Despite this territorial victory, ISIS remains dangerous for two major reasons. The first is that the conditions that help create terrorist groups like ISIS remain in Iraq and Syria. A significant motivating force for those that joined ISIS was the poor economic and political condition for Sunni Muslims in Iraq and Syria. Syria and post-war Iraq are politically and economically dominated by Shia Muslims, which leads to the disenfranchisement of many Sunni youths in these nations and can be a significant factor in radicalization. Tensions between Sunnis and Shi’ites reached all-time highs in Iraq after the overthrow of Saddam Hussein, and the Syrian Civil War has been fought mostly along Shia-Sunni lines. If conditions do not improve for Sunnis in the region, then the conditions will continue to be ripe for either new jihadist organizations to form, or groups like ISIS to see a resurgence.
The second major reason for the continued danger of ISIS is the impossibility of defeating the ideology of or even completely eliminating ISIS leadership and fighters. The ideology of ISIS is fundamentalist in nature and calls for strict adherence to what are considered to be the teachings of Muhammad and the precepts of early Islam. ISIS is somewhat unique amongst other jihadist organizations in that it views itself as the successor to the caliphate early Islam that came to rule much of Asia and North Africa. In addition, a key aspect of ISIS ideology is that its armies will defeat the armies of “Rome” which will bring about judgement day. Although one can eliminate all the territorial holdings of this group, they cannot eliminate these ideas and beliefs. Abu Bakr al-Baghdadi, the declared “caliph,” remains at large and is suspected to be hiding in the Iraq-Syria border region. Thousands of ISIS fighters are also believed to be hiding in this region. ISIS fighters are also present in Idlib, the last major rebel-controlled province in Syria. What will likely follow this so called defeat is a prolonged insurgency much like the one faced by Egypt in the Sinai Peninsula or in Mali from jihadist groups. This likelihood will be compounded by the expected full US disengagement from Syria which will leave something of a power vacuum in the rural areas of eastern Syria.

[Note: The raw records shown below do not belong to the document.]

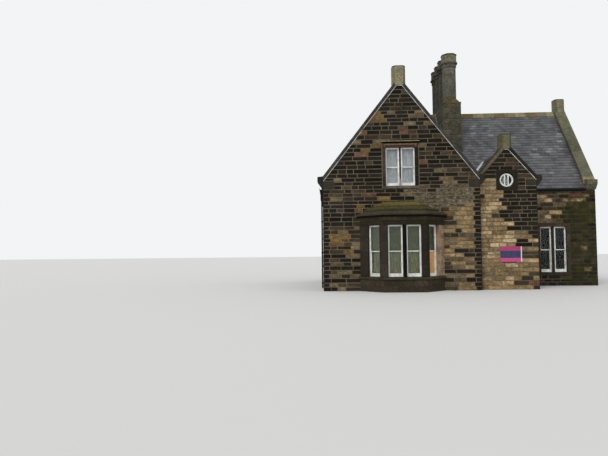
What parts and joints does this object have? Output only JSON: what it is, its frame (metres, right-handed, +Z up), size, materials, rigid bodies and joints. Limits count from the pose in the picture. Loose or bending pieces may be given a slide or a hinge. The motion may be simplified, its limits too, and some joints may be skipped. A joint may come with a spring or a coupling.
{
  "type": "railway station building",
  "caption": "Two-storey stone station house with steep slated gables, a canted bay window, a small gabled stair bay and a row of octagonal chimneys.",
  "frame": {"origin": "centre of the footprint's bounding box, at ground level", "axes": "+X to the right along the platform front, +Y away from the platform, +Z up"},
  "size_m": [14.29, 10.89, 12.84],
  "materials": {
    "rubble_stone": "coursed hammer-dressed sandstone, soot-blackened, light joints",
    "dressed_stone": "tooled sandstone ashlar, weathered dark",
    "lintel_stone": "reddish-brown tooled sandstone",
    "coping_stone": "tooled sandstone, mossy and lichened",
    "chimney_stone": "tooled sandstone, sooty",
    "bay_roof_stone": "sandstone slabs with yellow-green moss",
    "slate": "riven slate in even courses",
    "ridge_stone": "sawn sandstone ridge, mossy",
    "floor_timber": "plain boards",
    "floor_stone": "stone flags",
    "white_paint": "white gloss paint on timber, weathered",
    "window_glass": "clear old glass",
    "plywood": "bare sheathing ply",
    "black_iron": "black gloss paint",
    "door_paint": "red gloss paint on boards",
    "board_paint": "bare purple-red sheet"
  },
  "bodies": {
    "root": {"main_front_wall": "rubble_stone", "main_left_wall": "rubble_stone", "main_rear_wall": "rubble_stone", "spine_wall": "rubble_stone", "range_front_wall": "rubble_stone", "range_gable_wall": "rubble_stone", "range_rear_wall": "rubble_stone", "stair_bay_walls": "rubble_stone", "stair_bay_beam": "dressed_stone", "ground_floor": "floor_stone", "upper_floor": "floor_timber", "main_roof": "slate", "range_roof": "slate", "stair_bay_roof": "slate", "ridge_stones": "ridge_stone", "main_copings": "coping_stone", "range_gable_coping": "coping_stone", "stair_bay_coping": "coping_stone", "kneelers": "coping_stone", "finials": "coping_stone", "chimney_breast": "chimney_stone", "chimney_shafts": "chimney_stone", "bay_dwarf_wall": "dressed_stone", "bay_sill": "dressed_stone", "bay_posts": "dressed_stone", "bay_entablature": "dressed_stone", "bay_roof": "bay_roof_stone", "bay_sashes": "white_paint", "bay_glass": "window_glass", "bay_boarding": "plywood", "upper_sashes": "white_paint", "upper_glass": "window_glass", "lower_sashes": "white_paint", "lower_glass": "window_glass", "window_lintels": "lintel_stone", "window_sills": "dressed_stone", "window_mullions": "dressed_stone", "hood_mould": "dressed_stone", "round_window_surround": "dressed_stone", "round_window_frame": "white_paint", "notice_board": "board_paint", "gutters": "black_iron", "downpipes": "black_iron", "rear_door": "door_paint", "rear_door_frame": "white_paint"}
  },
  "joints": []
}
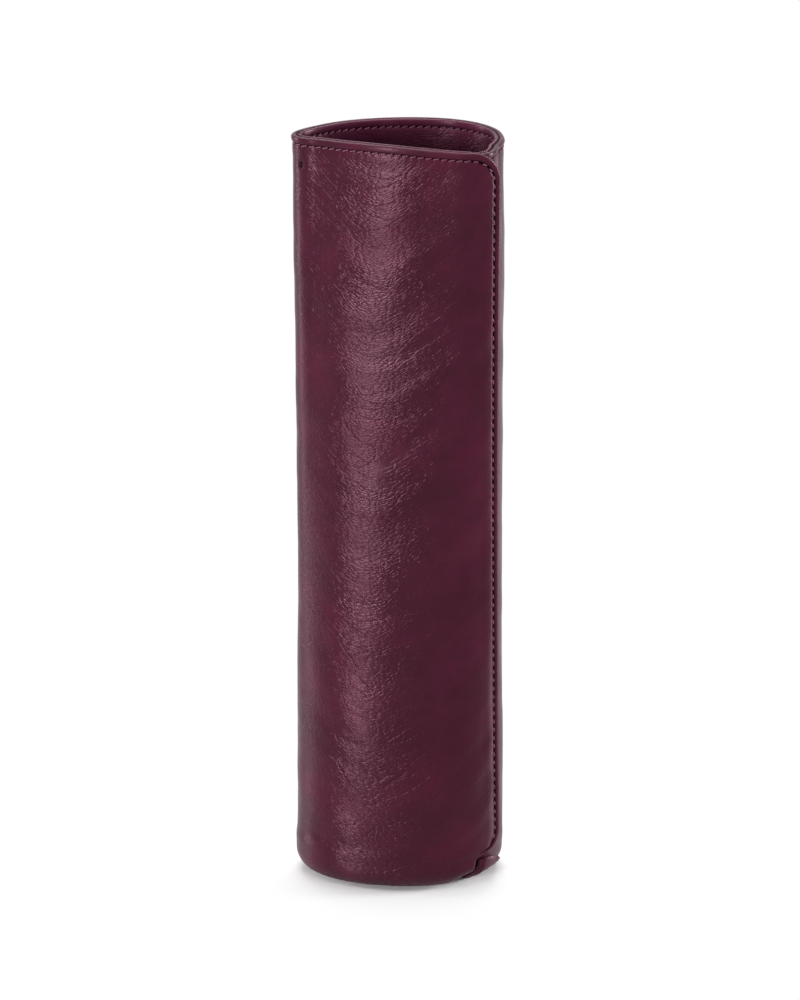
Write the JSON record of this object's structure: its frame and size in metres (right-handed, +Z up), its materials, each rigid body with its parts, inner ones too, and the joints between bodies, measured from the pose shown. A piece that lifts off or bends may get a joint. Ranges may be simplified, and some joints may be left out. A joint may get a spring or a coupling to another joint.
{
  "type": "umbrella sleeve",
  "caption": "Slim open-topped leather sleeve for a folded umbrella, lined, with a front panel lapped and stitched over the back and a soft boxed base.",
  "frame": {"origin": "centre of the whole sleeve's footprint, on the surface that its base stands on", "axes": "+Z up, out of the mouth; -Y the front, with the uninterrupted front panel; +X towards the lapped seam"},
  "size_m": [0.0732, 0.0518, 0.265],
  "materials": {
    "outer_leather": "smooth aniline calf, wine red, soft sheen, fine creases",
    "lining_leather": "smooth lining leather, wine red",
    "interlining_felt": "thin pressed felt",
    "edge_tape": "woven reinforcing tape",
    "stiffener_board": "pressed fibre board",
    "thread": "twisted polyester thread, wine red"
  },
  "bodies": {
    "root": {"outer_wrap": "outer_leather", "lining_wrap": "lining_leather", "interlining": "interlining_felt", "rim_tape": "edge_tape", "flap_facing": "lining_leather", "base_board": "stiffener_board", "rim_needle_thread": "thread", "rim_bobbin_thread": "thread", "flap_needle_thread": "thread", "lap_bobbin_thread": "thread", "slit_tack_thread": "thread", "fold_tack_thread": "thread", "base_seam_thread": "thread", "lining_seam_thread": "thread", "corner_tack_thread": "thread"}
  },
  "joints": []
}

In addition, ISIS has shown the ability to inspire terrorist attacks abroad such as the Paris attacks of November 2015 that killed 130 people and the Manchester Arena bombing in 2017. Just as Al Qaeda continues to commit and inspire terrorist attacks in spite of lacking any territorial control, ISIS should have no trouble doing the same.

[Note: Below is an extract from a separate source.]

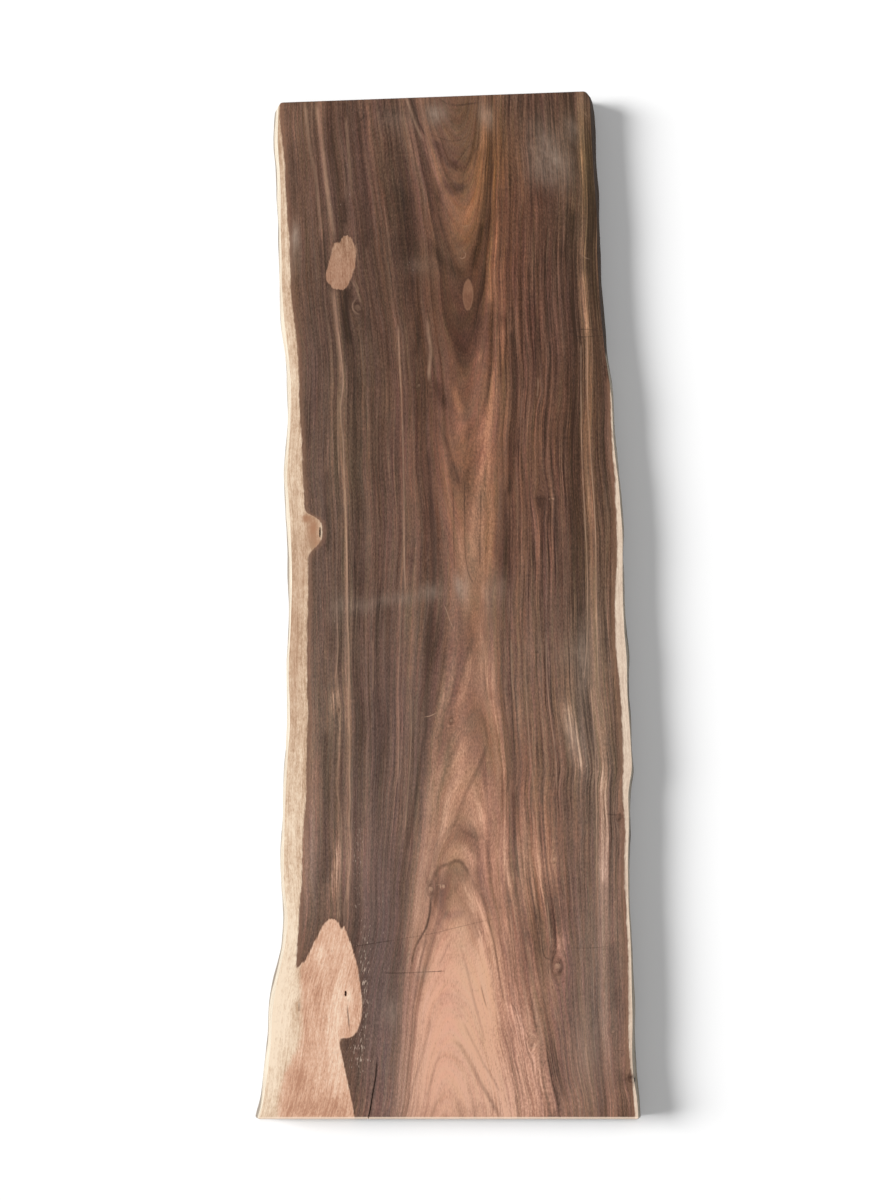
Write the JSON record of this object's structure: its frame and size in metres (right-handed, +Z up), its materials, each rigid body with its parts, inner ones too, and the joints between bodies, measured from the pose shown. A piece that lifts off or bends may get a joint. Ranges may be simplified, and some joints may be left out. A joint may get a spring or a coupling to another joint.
{
  "type": "live-edge wood slab",
  "caption": "Long live-edge hardwood slab with sawn flat faces, cross-cut ends and natural wavy long edges, for a table top, counter or bench.",
  "frame": {"origin": "under the middle of the slab, on its back face, which it lies on", "axes": "+X across the width, to the right as the front face is seen; +Y along the grain from the wide butt end to the narrow top end; +Z up through the thickness, out of the front face"},
  "size_m": [0.794, 2.2, 0.06],
  "materials": {
    "wood": "sanded, unoiled, satin"
  },
  "bodies": {
    "root": {"slab": "wood"}
  },
  "joints": []
}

America’s future role in Syria is one of the biggest concerns moving forward. Syria is currently ruled by dictator Bashar al-Assad, who has repeatedly chemically gassed and bombed his citizens through the eight-year civil war in Syria. If the U.S. is truly committed to fostering democracy throughout the globe and working to remove despots and war criminals, Assad ought to be a prime target. Yet Assad now has the support and military backing of Russia and Iran, two major world powers. This means that the opportunity for any military intervention with the goal of ousting Assad has passed. In addition, the United States has not demonstrated an ability to engage in wars with the goal of establishing new democratic governments. The 2003 invasion of Iraq led to the deaths of thousands of Americans and hundreds of thousands of Iraqis, and helped create favorable conditions for the rise of ISIS. The invasion of Afghanistan similarly cost many of thousands of lives and the Taliban, which the U.S. overthrew, has maintained a bloody insurgency throughout the country. Both of these results are in many ways a reflection of America’s failure to engage in state-building enterprises in these countries, to encourage the formation of civic institutions and to help foster economic groups. Instead they left power vacuums with governments that have nominal control of their countries.

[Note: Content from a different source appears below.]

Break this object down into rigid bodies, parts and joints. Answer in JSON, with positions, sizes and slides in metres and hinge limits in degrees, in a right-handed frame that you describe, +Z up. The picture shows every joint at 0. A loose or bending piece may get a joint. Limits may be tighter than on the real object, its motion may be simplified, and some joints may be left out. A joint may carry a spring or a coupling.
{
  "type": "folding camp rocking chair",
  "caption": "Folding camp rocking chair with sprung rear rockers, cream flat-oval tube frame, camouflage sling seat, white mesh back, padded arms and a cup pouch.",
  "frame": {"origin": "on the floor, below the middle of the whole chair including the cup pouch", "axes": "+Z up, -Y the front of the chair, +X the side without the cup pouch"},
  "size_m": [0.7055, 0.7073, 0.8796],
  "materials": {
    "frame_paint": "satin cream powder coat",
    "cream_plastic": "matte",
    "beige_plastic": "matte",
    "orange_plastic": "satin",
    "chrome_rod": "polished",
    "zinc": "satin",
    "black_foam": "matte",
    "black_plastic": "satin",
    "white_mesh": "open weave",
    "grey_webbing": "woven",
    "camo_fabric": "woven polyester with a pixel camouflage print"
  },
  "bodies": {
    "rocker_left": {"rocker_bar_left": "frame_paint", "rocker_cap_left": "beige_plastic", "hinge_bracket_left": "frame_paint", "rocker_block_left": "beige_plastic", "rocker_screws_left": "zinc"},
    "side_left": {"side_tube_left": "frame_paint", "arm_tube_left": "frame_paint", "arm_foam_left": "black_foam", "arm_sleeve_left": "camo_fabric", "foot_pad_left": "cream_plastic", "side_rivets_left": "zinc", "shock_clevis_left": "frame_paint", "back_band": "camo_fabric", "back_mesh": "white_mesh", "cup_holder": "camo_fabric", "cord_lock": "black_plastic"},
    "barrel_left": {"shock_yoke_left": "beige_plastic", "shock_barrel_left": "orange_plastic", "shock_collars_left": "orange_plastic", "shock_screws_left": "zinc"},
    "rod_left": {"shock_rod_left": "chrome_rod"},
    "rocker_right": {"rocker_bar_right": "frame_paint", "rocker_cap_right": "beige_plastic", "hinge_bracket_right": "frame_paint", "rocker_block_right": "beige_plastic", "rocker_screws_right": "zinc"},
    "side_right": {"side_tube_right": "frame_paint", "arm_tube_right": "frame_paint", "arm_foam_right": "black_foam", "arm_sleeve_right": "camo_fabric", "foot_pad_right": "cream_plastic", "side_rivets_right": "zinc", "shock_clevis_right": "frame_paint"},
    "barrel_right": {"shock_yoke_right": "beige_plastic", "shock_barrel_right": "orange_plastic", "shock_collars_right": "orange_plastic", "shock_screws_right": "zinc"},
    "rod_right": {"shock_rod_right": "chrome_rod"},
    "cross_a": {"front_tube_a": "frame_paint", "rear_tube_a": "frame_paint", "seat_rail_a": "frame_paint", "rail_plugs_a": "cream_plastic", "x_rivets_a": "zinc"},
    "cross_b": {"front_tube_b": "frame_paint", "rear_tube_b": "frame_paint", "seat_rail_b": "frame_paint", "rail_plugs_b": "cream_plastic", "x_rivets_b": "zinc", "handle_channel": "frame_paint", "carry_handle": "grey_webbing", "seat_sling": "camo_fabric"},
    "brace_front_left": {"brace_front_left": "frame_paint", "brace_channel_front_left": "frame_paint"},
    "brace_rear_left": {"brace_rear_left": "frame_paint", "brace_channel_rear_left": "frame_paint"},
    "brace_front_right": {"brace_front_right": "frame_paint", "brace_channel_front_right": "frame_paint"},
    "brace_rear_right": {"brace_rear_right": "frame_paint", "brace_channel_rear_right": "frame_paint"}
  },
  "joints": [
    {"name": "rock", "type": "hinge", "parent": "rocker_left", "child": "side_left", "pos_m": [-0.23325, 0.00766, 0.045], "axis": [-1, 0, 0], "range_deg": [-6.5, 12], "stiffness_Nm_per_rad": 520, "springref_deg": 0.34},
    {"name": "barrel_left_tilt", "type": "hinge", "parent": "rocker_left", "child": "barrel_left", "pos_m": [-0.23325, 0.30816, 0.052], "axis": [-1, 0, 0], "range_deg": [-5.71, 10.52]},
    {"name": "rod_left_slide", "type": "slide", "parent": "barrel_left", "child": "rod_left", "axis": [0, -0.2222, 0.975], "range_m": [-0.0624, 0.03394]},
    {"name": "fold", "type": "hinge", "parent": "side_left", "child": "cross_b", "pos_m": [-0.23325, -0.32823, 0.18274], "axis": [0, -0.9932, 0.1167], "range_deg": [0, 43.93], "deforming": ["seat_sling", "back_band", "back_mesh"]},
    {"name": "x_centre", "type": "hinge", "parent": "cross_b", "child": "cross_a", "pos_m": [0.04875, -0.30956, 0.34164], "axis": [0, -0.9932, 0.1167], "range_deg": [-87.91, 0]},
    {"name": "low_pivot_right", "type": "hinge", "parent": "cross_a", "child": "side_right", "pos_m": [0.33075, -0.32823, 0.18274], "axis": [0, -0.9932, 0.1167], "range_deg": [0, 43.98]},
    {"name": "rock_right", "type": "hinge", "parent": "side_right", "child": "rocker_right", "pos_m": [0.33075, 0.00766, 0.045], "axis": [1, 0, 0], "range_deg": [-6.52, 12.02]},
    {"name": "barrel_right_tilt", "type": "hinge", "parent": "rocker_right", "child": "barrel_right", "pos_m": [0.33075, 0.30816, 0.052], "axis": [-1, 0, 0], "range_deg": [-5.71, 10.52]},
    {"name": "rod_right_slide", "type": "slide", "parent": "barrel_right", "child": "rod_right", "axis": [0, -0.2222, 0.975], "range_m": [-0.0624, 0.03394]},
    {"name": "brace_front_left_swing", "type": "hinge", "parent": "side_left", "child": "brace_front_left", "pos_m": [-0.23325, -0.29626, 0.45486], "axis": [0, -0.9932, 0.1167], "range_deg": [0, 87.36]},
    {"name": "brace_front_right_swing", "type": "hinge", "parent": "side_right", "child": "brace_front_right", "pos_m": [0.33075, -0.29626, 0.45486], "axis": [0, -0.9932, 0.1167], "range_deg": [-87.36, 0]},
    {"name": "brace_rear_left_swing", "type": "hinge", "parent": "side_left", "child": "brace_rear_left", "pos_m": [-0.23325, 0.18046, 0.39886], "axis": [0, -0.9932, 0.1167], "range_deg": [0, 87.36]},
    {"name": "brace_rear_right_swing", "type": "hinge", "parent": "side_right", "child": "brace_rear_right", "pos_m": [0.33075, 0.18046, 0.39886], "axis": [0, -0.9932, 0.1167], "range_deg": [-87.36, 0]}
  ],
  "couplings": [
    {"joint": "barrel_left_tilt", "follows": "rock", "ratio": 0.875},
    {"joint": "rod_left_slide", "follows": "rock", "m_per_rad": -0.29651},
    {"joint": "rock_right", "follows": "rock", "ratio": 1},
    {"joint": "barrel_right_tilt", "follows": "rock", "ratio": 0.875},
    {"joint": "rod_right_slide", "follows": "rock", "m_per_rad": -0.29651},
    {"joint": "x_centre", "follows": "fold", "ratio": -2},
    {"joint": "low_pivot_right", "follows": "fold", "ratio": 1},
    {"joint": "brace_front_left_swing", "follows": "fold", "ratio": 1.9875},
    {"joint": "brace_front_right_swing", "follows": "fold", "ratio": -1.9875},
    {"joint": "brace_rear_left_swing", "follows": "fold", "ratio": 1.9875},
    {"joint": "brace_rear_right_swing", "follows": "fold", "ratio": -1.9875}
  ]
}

America’s best option in this case may be instead to try to encourage democratic change, although the last time that there was any popular movement in Syria, a civil war erupted. Working to strengthen the Kurds may also be a viable option. The Kurdish people maintain a fairly autonomous region in northern Syria. In addition, they have been America’s most important ally in combating ISIS on the ground. Continuing to foster their autonomy and strength would both serve as a potential counterweight to Assad and would help prevent the resurgence of ISIS, although this would likely draw the ire of Turkey who have repeatedly threatened to invade the Kurdish autonomous region. There are seemingly no good options for the U.S. in Syria. Any attempt to use military force would put the United States in direct conflict with two other global powers. Syrian rebels have been more or less contained to a single province in northwest Syria and they no longer present a legitimate threat to Assad’s hold on power. Supporting Kurds, who have remained fairly neutral in the civil war, presents as the best option for U.S. both as a strategy to prevent ISIS from re-emerging and to create a counter to Assad without directly attacking him.
While the end of ISIS’s territorial country is certainly an event that should be celebrated, it would be unwise to assume this means the end of this group or the threat that it poses to the West. What must follow now is a careful consideration of our future policy towards Syria that both foster democracy and a transition from President Assad in addition to containing any remnants of ISIS.